#### What to work on
Reproduce all of the records exactly.

# # # # #

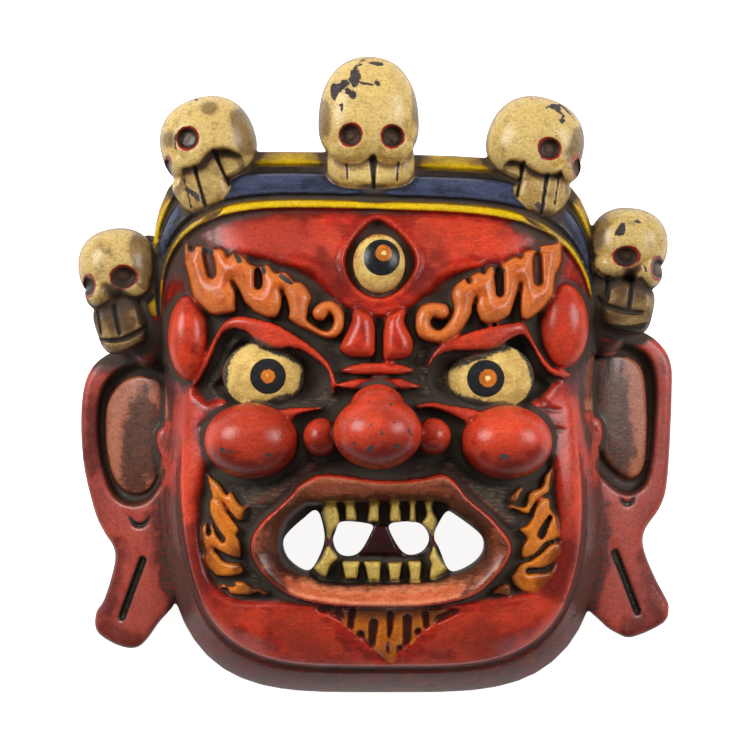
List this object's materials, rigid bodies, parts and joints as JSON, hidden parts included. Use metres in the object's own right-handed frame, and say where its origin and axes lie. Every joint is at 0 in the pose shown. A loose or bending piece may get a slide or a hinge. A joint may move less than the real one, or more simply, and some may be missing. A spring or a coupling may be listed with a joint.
{
  "type": "carved wooden mask",
  "caption": "Carved, painted wooden mask of a wrathful protector: flame brows, pierced fanged mouth, long ears and a crown of skulls on a striped band; it lies on its hollow back.",
  "frame": {"origin": "under the middle of the mask's box, on the plane that its flat back rim lies on", "axes": "+X towards the viewer's right of the face, +Y up to the crown, +Z out of the face"},
  "size_m": [0.4096, 0.4338, 0.1551],
  "materials": {
    "painted_wood": "hand-painted and lacquered wood, mostly red, with cream, orange, yellow and dark blue areas and a dark brown wash in the recesses"
  },
  "bodies": {
    "root": {"mask": "painted_wood"}
  },
  "joints": []
}
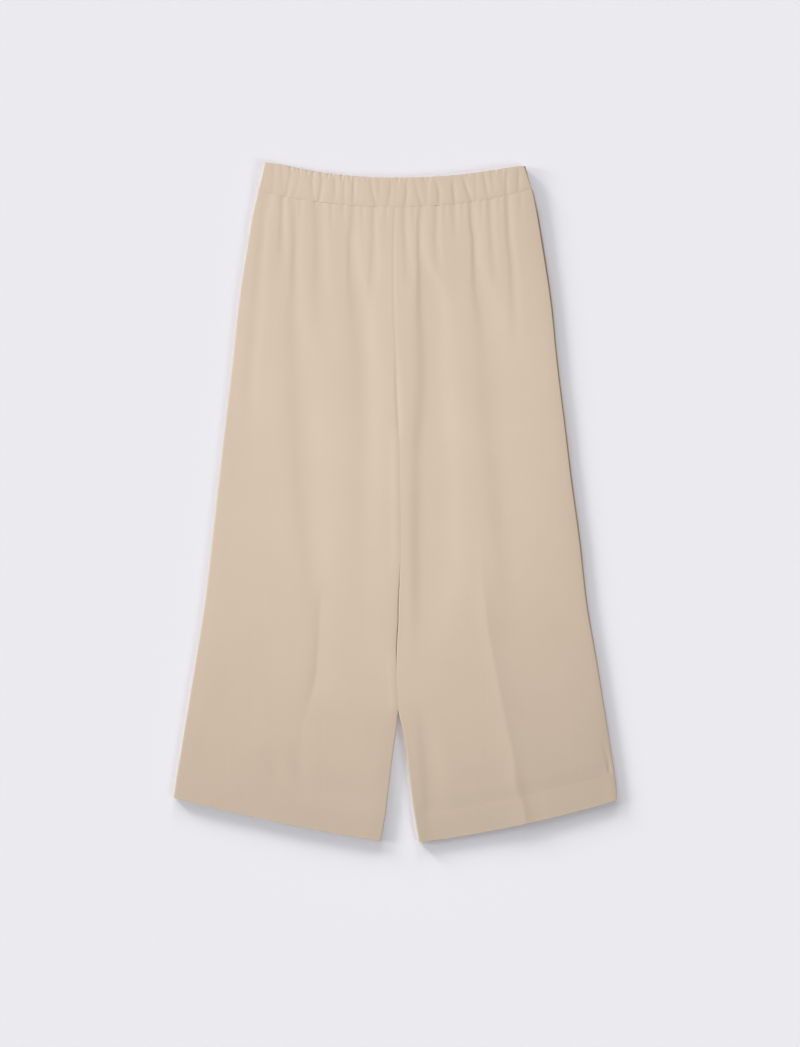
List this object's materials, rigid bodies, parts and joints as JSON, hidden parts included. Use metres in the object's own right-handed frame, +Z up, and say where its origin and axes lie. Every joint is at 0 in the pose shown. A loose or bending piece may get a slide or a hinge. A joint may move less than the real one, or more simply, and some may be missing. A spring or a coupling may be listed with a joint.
{
  "type": "culottes",
  "caption": "Wide-leg cropped culottes with a gathered elastic waistband, a centre front seam and turned-up hems, laid flat with the front up.",
  "frame": {"origin": "on the surface that the culottes lie on, in the middle of their box", "axes": "+Z up, out of the front of the culottes; +Y towards the waist; +X towards the wearer's left leg, which is on the right in a view of the front"},
  "size_m": [0.531, 0.8146, 0.0078],
  "materials": {
    "crepe": "matte beige crepe",
    "band_crepe": "matte beige crepe, gathered"
  },
  "bodies": {
    "root": {"front_right": "crepe", "front_left": "crepe", "back_right": "crepe", "back_left": "crepe", "waistband_front": "band_crepe", "waistband_back": "band_crepe"}
  },
  "joints": []
}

# # # # #

#### Result for this exercise
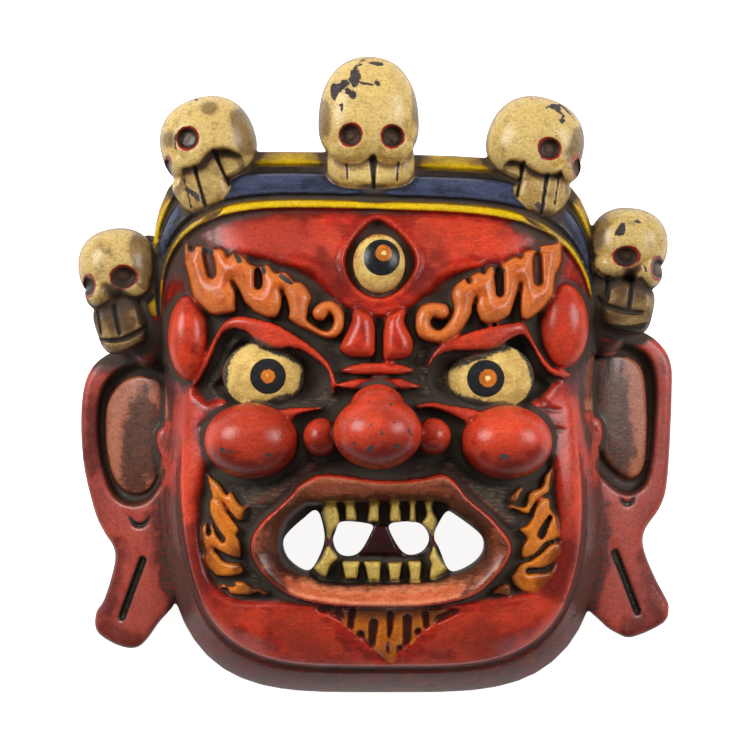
List this object's materials, rigid bodies, parts and joints as JSON, hidden parts included. Use metres in the object's own right-handed frame, and say where its origin and axes lie. Every joint is at 0 in the pose shown. A loose or bending piece may get a slide or a hinge. A joint may move less than the real one, or more simply, and some may be missing. A spring or a coupling may be listed with a joint.
{
  "type": "carved wooden mask",
  "caption": "Carved, painted wooden mask of a wrathful protector: flame brows, pierced fanged mouth, long ears and a crown of skulls on a striped band; it lies on its hollow back.",
  "frame": {"origin": "under the middle of the mask's box, on the plane that its flat back rim lies on", "axes": "+X towards the viewer's right of the face, +Y up to the crown, +Z out of the face"},
  "size_m": [0.4096, 0.4338, 0.1551],
  "materials": {
    "painted_wood": "hand-painted and lacquered wood, mostly red, with cream, orange, yellow and dark blue areas and a dark brown wash in the recesses"
  },
  "bodies": {
    "root": {"mask": "painted_wood"}
  },
  "joints": []
}
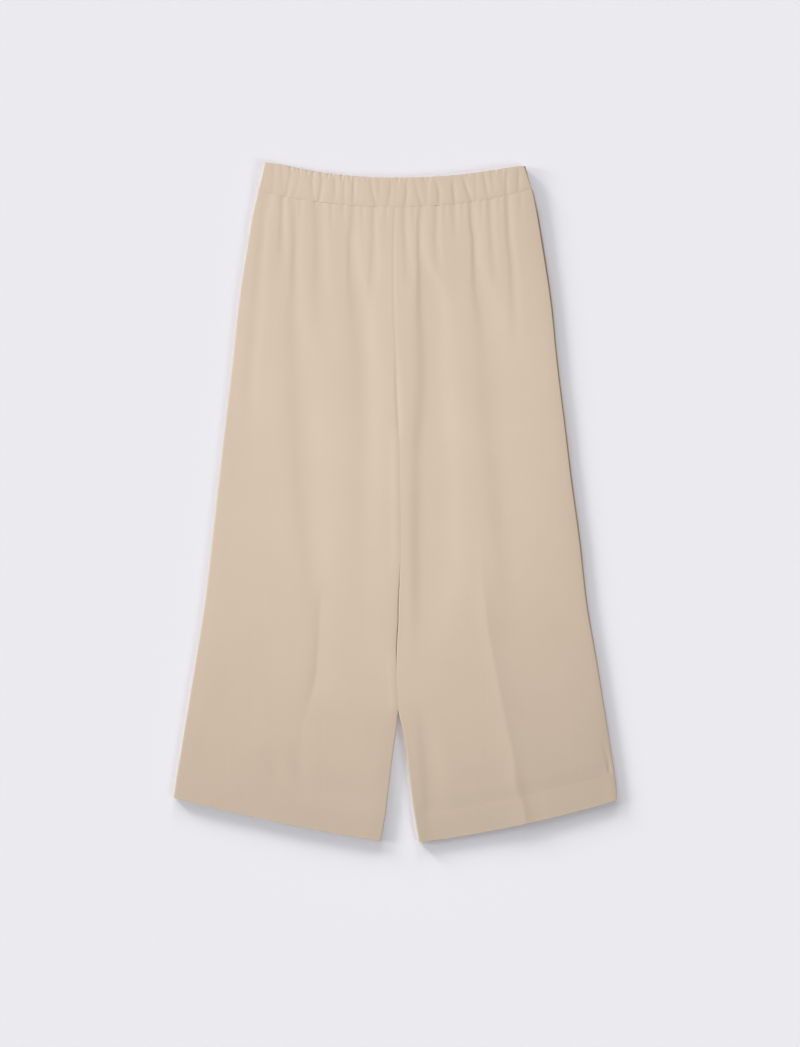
List this object's materials, rigid bodies, parts and joints as JSON, hidden parts included. Use metres in the object's own right-handed frame, +Z up, and say where its origin and axes lie. Every joint is at 0 in the pose shown. A loose or bending piece may get a slide or a hinge. A joint may move less than the real one, or more simply, and some may be missing. A spring or a coupling may be listed with a joint.
{
  "type": "culottes",
  "caption": "Wide-leg cropped culottes with a gathered elastic waistband, a centre front seam and turned-up hems, laid flat with the front up.",
  "frame": {"origin": "on the surface that the culottes lie on, in the middle of their box", "axes": "+Z up, out of the front of the culottes; +Y towards the waist; +X towards the wearer's left leg, which is on the right in a view of the front"},
  "size_m": [0.531, 0.8146, 0.0078],
  "materials": {
    "crepe": "matte beige crepe",
    "band_crepe": "matte beige crepe, gathered"
  },
  "bodies": {
    "root": {"front_right": "crepe", "front_left": "crepe", "back_right": "crepe", "back_left": "crepe", "waistband_front": "band_crepe", "waistband_back": "band_crepe"}
  },
  "joints": []
}